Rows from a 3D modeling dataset
___
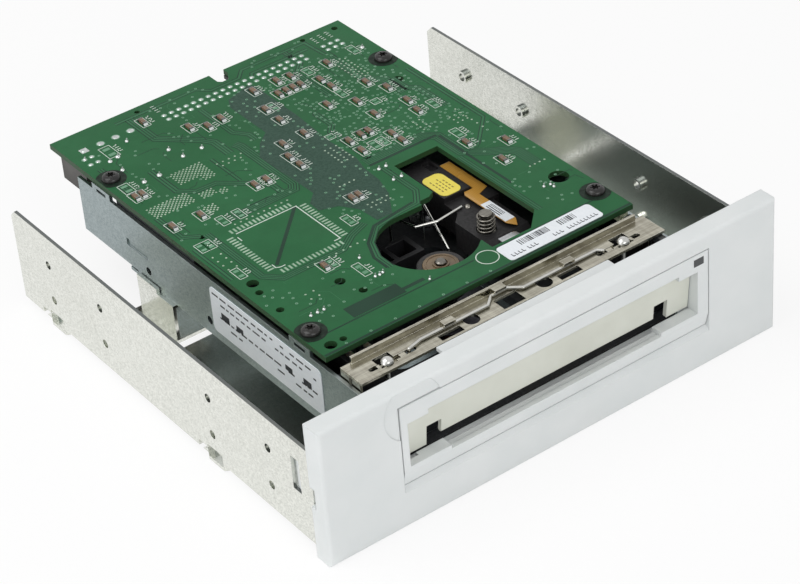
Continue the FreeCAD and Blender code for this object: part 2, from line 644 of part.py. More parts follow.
# ---------------------------------------------------------------- drive body
def drive_chassis():
    """Sheet channel: floor and two side walls, with bridges that carry the circuit board."""
    floor = box(-HALF_DRIVE, HALF_DRIVE, CHASSIS_FRONT, CHASSIS_FLOOR_REAR, DRIVE_BASE, FLOOR_TOP)
    walls = []
    for side in (-1, 1):
        rear_step = [(WALL_IN, CHASSIS_FRONT, DRIVE_BASE), (WALL_IN, CHASSIS_FLOOR_REAR - 4, DRIVE_BASE),
                     (WALL_IN, CHASSIS_FLOOR_REAR - 4, DRIVE_BASE + 1.6),
                     (WALL_IN, CHASSIS_REAR, DRIVE_BASE + 1.6), (WALL_IN, CHASSIS_REAR, WALL_TOP),
                     (WALL_IN, CHASSIS_FRONT, WALL_TOP)]
        pieces = [prism(rear_step, (CHASSIS_SHEET, 0, 0))]
        for y in (BOARD_SCREW_FRONT, BOARD_SCREW_REAR):
            for leg in (y - BRIDGE_HALF, y + BRIDGE_HALF - BRIDGE_LEG):
                pieces.append(box(WALL_IN, HALF_DRIVE, leg, leg + BRIDGE_LEG, WALL_TOP - 1, BOARD_BASE))
            pieces.append(box(BOARD_SCREW_X - BRIDGE_HALF, HALF_DRIVE, y - BRIDGE_HALF, y + BRIDGE_HALF,
                              BOARD_BASE - CHASSIS_SHEET, BOARD_BASE))
        walls += pieces if side > 0 else [mirror_x(piece) for piece in pieces]
    chassis = floor.fuse(walls)
    cuts = []
    for side in (-1, 1):
        for y in (BOARD_SCREW_FRONT, BOARD_SCREW_REAR):
            cuts.append(rod(side * BOARD_SCREW_X, y, BOARD_BASE - 2, BOARD_BASE + 1, M3_TAP_R))
        for y in (DRIVE_SIDE_SCREW_Y, DRIVE_SIDE_SCREW_Y + DRIVE_SIDE_SCREW_PITCH):
            hole = rod_x(-2, 2, y, DRIVE_BASE + DRIVE_SIDE_SCREW_RISE, M3_TAP_R)
            hole.translate(Vec(side * HALF_DRIVE, 0, 0))
            cuts.append(hole)
        rib = rounded_front(-RIB_DEPTH, RIB_DEPTH, 0, RIB_LENGTH, 0, RIB_HEIGHT, RIB_DEPTH / 2)
        rib.translate(Vec(side * HALF_DRIVE, RIB_Y, DRIVE_BASE + RIB_RISE))
        cuts.append(rib)
    for x, y in shelf_screws():
        cuts.append(rod(x, y, DRIVE_BASE - 1, FLOOR_TOP + 1, M3_TAP_R))
    cuts.append(rod(ARM_PIVOT_X, ARM_PIVOT_Y, DRIVE_BASE - 1, FLOOR_TOP + 1, ARM_PIN_R - 0.5))
    for x, y in deck_screw_places():
        cuts.append(rod(x, y, DRIVE_BASE - 1, FLOOR_TOP + 1, DECK_SCREW_R))
    return chassis.cut(cuts).removeSplitter()


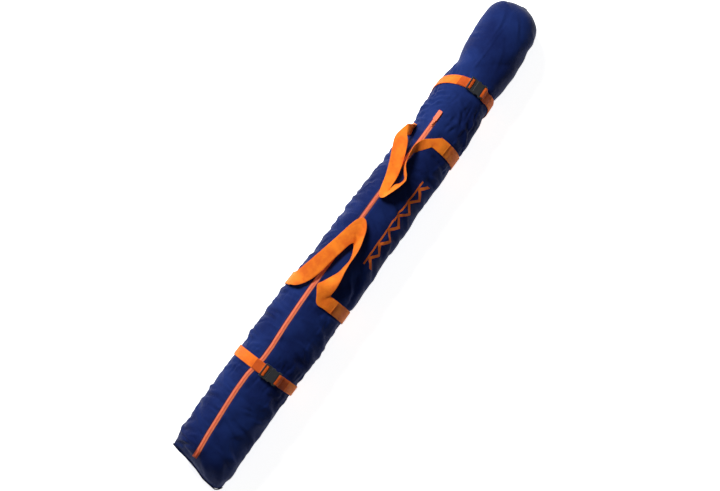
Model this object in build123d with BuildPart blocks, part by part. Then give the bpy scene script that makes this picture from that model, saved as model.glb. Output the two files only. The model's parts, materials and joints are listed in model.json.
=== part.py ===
"""A padded ski bag lying on its back, zip upwards, buckled and closed.

Row frame: +X runs from the flat bottom end to the rounded top end, +Y to the side that
the zip is nearer to, +Z up. The origin is on the floor under the middle of the bag.
"""

from build123d import *
import math
import os

# ---- driving dimensions, in millimetres ----
LENGTH = 2060
HEIGHT = 200  # of the main body, floor to top
BELLY_SHARE = 0.46  # height of the widest line, as a share of the height
# outer form: (x, width, top, height of the widest line, shift towards +Y).
# The top line is level from END_ROUND_X to the neck, and the ends close at mid-height.
HALF = LENGTH / 2
END_ROUND_X = -955
FORM = [
    (-HALF, 200, 108, 78, 0),
    (-HALF + 18, 228, 138, 80, 0),
    (-HALF + 42, 243, 170, 85, 0),
    (END_ROUND_X, 250, HEIGHT, BELLY_SHARE * HEIGHT, 0),
    (-600, 247, HEIGHT, BELLY_SHARE * HEIGHT, 0),
    (-280, 248, HEIGHT, BELLY_SHARE * HEIGHT, 0),
    (0, 237, HEIGHT, BELLY_SHARE * HEIGHT, 0),
    (300, 227, HEIGHT, BELLY_SHARE * HEIGHT, 0),
    (545, 222, HEIGHT, BELLY_SHARE * HEIGHT, 0),
    (628, 209, 192, BELLY_SHARE * 192, 0),
    (704, 209, 192, BELLY_SHARE * 192, 0),
    (756, 214, 189, BELLY_SHARE * 189, 0),
    (880, 224, 190, BELLY_SHARE * 190, 4),
    (960, 218, 184, BELLY_SHARE * 184, 8),
    (HALF - 32, 196, 168, 80, 11),
    (HALF - 12, 164, 142, 78, 13),
    (HALF, 120, 112, 74, 14),
]
# layers of the wall, from outside to inside, and the air gap that keeps them apart
SKIN = 4.0
FOAM = 5.0
LINING = 1.0
LAYER_GAP = 0.2
# seams between the panels
BOTTOM_SEAM_X = -HALF + 20
NECK_SEAM_X = 640
TOP_SEAM_X = 968
SIDE_SEAM_Z = BELLY_SHARE * HEIGHT

# zip
ZIP_Y = 41
ZIP_TILT = 18  # degrees that its normal leans towards +Y
ZIP_BOTTOM_X = -957
ZIP_TOP_X = 508
ZIP_SLOT = 18
TAPE_THICK = 1.2
TAPE_TOP = -0.8
COIL_REACH = 3.5  # from the zip's middle to the coil's outer edge
COIL_TOP = 1.2
COIL_GAP = 1.0
SLIDER_X = 456
SLIDER_LONG = 17
SLIDER_WIDE = 11
PLATE = 1.5
PULL_AXIS_Z = 4.9
PULL_LONG = 34
PULL_WIDE, PULL_THICK = 8.6, 1.6
GRIP_START, GRIP_LONG, GRIP_WIDE, GRIP_THICK = 14, 42, 16, 3.8

# webbing
HANDLE_WEB = 50
STRAP_WEB = 40
WEB = 2.2
WEB_GAP = 0.4
LOWER_BAND_X = -272
UPPER_BAND_X = 411
BAND_LEFT_Z = 140  # height at which the sewn band lets the loop go, on the zip side
BAND_RIGHT_Y = -10
LOOP_RISE = 10.5  # air under a handle loop, so that the zip slider passes
LOWER_HINGE_X = LOWER_BAND_X + 22
UPPER_HINGE_X = UPPER_BAND_X - 23
HINGE_RISE = 13.0  # height of a handle's fold line over the form, at both of its roots
ROOT_LONG = 14

# compression straps and their side-release buckles
LOWER_STRAP_X = -583
LOWER_STRAP_TURN = -1  # degrees that the strap is turned about Z, its -Y side to the bottom end
UPPER_STRAP_X = 622  # where the slanted strap crosses the belly line
UPPER_STRAP_TURN = 2
UPPER_STRAP_SLANT = 19  # degrees that its plane leans towards the top end
BUCKLE_Y = -4  # where the buckle's two halves meet
BUCKLE_CLEAR = 0.6
SOCKET_LONG, SOCKET_THICK, MOUTH_HALF = 40, 11, 18
PLUG_LONG, PLUG_THICK, PLUG_HALF = 27, 9, 25
MOUTH_GAP = 0.4
ARM_PIVOT_U, ARM_PIVOT_V = 3.5, 15
ARM_ROOT_R = 2.2
ARM_THICK = 5
PLAY = 0.3  # between pieces that move on each other
RING_END_PLUG = 31  # where the ring of webbing stops, from the mouth, on each side
RING_END_SOCKET = -50
TAIL_END = 60  # how far the two loose ends of webbing reach from the mouth
FOLD_END = -82

os.makedirs("parts", exist_ok=True)


def keep(builder, name):
    """Names a finished piece and writes its STEP file."""
    builder.part.label = name
    export_step(builder.part, f"parts/{name}.step")
    print(f"{name:28s} solids {len(builder.part.solids())}  {builder.part.volume / 1000:9.1f} cm3")


# ------------------------------------------------------------------ the bag's form
def bag_form(inset, floor_rise=None):
    """The solid inside the bag's outer surface, shrunk by inset. Its flat underside is
    raised by inset too, unless floor_rise gives another height over the bag's own."""
    raise_by = inset if floor_rise is None else floor_rise
    with BuildPart() as form:
        for x, width, top, middle, shift in FORM:
            at = max(-HALF + inset, min(HALF - inset, x))
            flat = middle - (top - middle) * BELLY_SHARE / (1 - BELLY_SHARE) + raise_by
            with BuildSketch(Plane.YZ.offset(at)):
                with Locations((shift, middle)):
                    Ellipse(width / 2 - inset, top - middle - inset)
                with Locations((0, flat - HEIGHT)):
                    Rectangle(2 * LENGTH, 2 * HEIGHT, mode=Mode.SUBTRACT)
        loft(ruled=True)
    return form.part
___
Given task
Start with the line that holds "Model this object" and finish with the line that holds "buckled and closed.". Transcribe each line in between exactly, and those two as well.

Exercise solution
Model this object in build123d with BuildPart blocks, part by part. Then give the bpy scene script that makes this picture from that model, saved as model.glb. Output the two files only. The model's parts, materials and joints are listed in model.json.
=== part.py ===
"""A padded ski bag lying on its back, zip upwards, buckled and closed.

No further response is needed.